I’m doing some vocal exploration, which is something I haven’t done a lot of. I can’t seem to avoid putting myself in challenging situations.

It is a different discipline to score a video game as opposed to a movie?
For me, the disciplines have become more disparate over time. There are game composers who still operate in a somewhat traditional way. Like a film composer, they will write music and then the gaming studio will split it up and implement it. As times goes on, I think more and more folks who do music for games are getting more involved in the technical aspects – certainly how you design the music to be experienced [within the gameplay].

There’s a lot of considerations that go into a games score that wouldn’t be considered for film. In a game you have to think unilaterally about the experience the players are having. It’s non-linear, generally. There also opportunities [in gaming] to do thing which are much more unpredictable. You can mimic some of the most avant-garde compositional techniques because of the software. For someone like me who is into that stuff and appreciates the creative possibility spaces, I find it realty compelling. It’s something you generally wouldn’t do on a film score because it’s impractical to do.
Do you think the scope you’ve had in the gaming world has helped inform your movie compositions?
The approach to writing from inspiration without any visual synchronisation for a film can be very similar to a game. When I’m writing for a game, I might not be viewing any footage. It could be concept art or screenshots. But the general technique I use for scoring films is ‘to picture’, so both can be a different beast.
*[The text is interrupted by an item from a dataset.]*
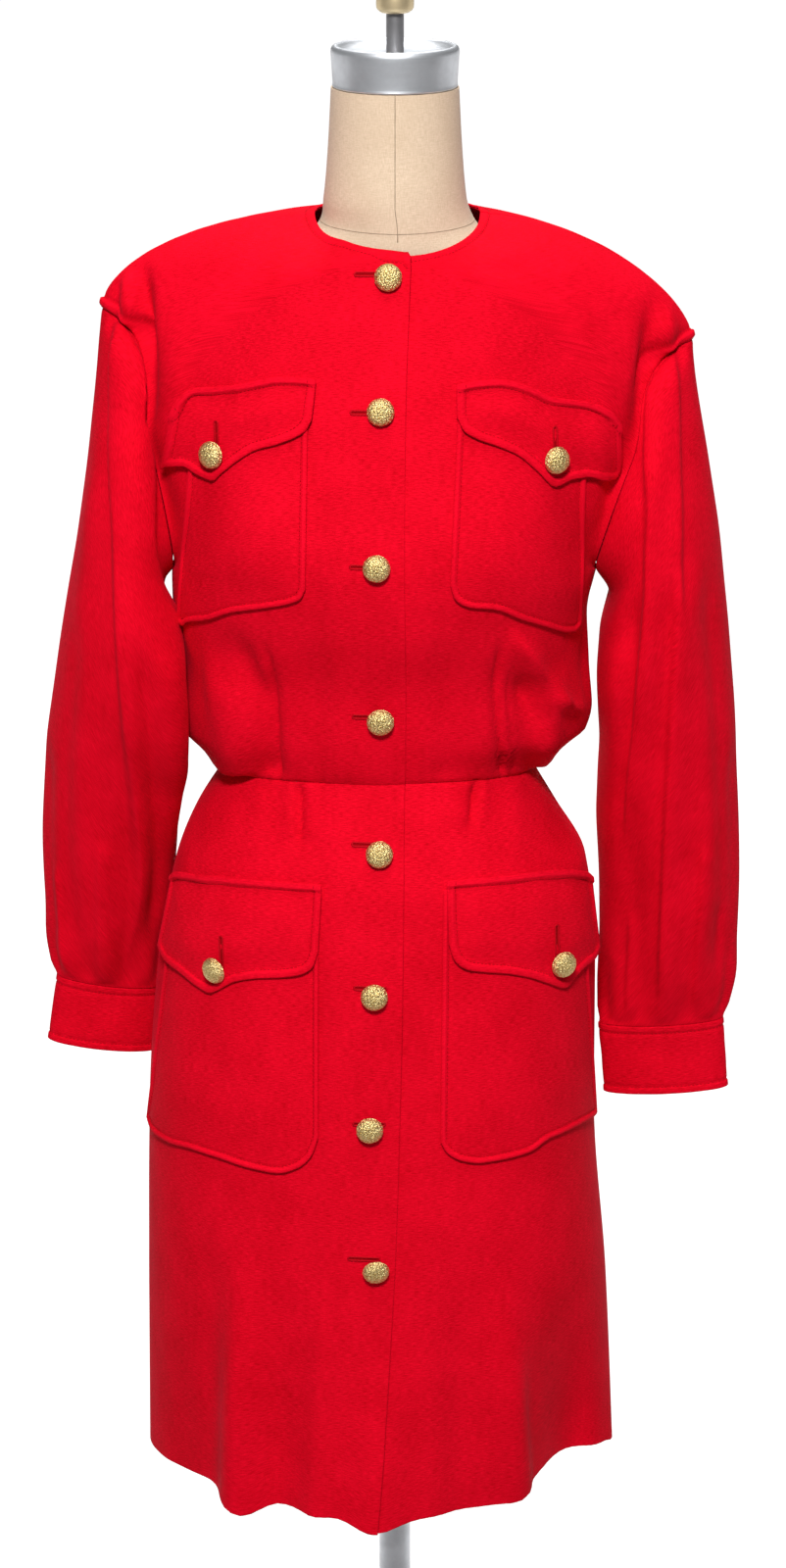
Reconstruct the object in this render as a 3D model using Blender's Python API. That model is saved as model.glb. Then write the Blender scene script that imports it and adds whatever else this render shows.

Do you see your future straddling both worlds, or are you completely locked in to cinema?
Right now I’m working in three different mediums, so I’m all over the place, really. I just finished a game for Apple Arcade and I’m on another game project which is pretty long term. I’m working on another film and also an immersive theatre project. I don’t really discriminate as far as what kind of medium I’m in. It’s more about the individual project and whether it’s a good fit for me.